COLLECTED MATERIAL

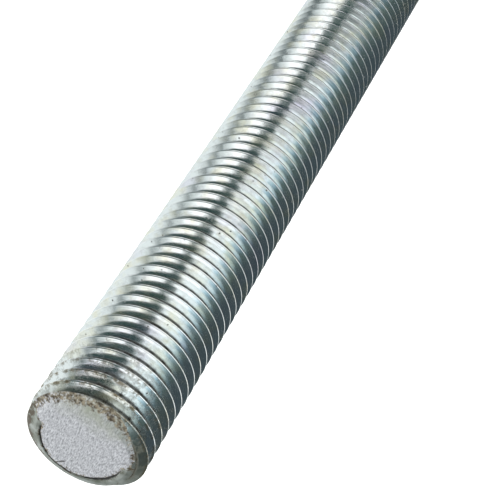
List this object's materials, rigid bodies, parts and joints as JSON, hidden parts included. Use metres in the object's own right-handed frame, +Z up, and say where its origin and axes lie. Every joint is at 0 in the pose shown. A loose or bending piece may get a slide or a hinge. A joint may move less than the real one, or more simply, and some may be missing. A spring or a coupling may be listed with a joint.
{
  "type": "threaded rod",
  "caption": "Fully threaded round steel rod with a right-hand metric coarse thread, cut square with a deburred edge at both ends.",
  "frame": {"origin": "centre of the lower cut face, on which the rod stands", "axes": "+Z up along the rod's axis, towards the worn end that the picture shows; a thread crest meets the lower face's plane on the +X side"},
  "size_m": [0.016, 0.016, 0.12],
  "materials": {
    "zinc_plated_steel": "bright zinc plate, worn and stained round the cut end"
  },
  "bodies": {
    "root": {"threaded_rod": "zinc_plated_steel"}
  },
  "joints": []
}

WORK TO DO
Search the data for "frame" and list every line in which it occurs.

REPLY
List this object's materials, rigid bodies, parts and joints as JSON, hidden parts included. Use metres in the object's own right-handed frame, +Z up, and say where its origin and axes lie. Every joint is at 0 in the pose shown. A loose or bending piece may get a slide or a hinge. A joint may move less than the real one, or more simply, and some may be missing. A spring or a coupling may be listed with a joint.
  "frame": {"origin": "centre of the lower cut face, on which the rod stands", "axes": "+Z up along the rod's axis, towards the worn end that the picture shows; a thread crest meets the lower face's plane on the +X side"},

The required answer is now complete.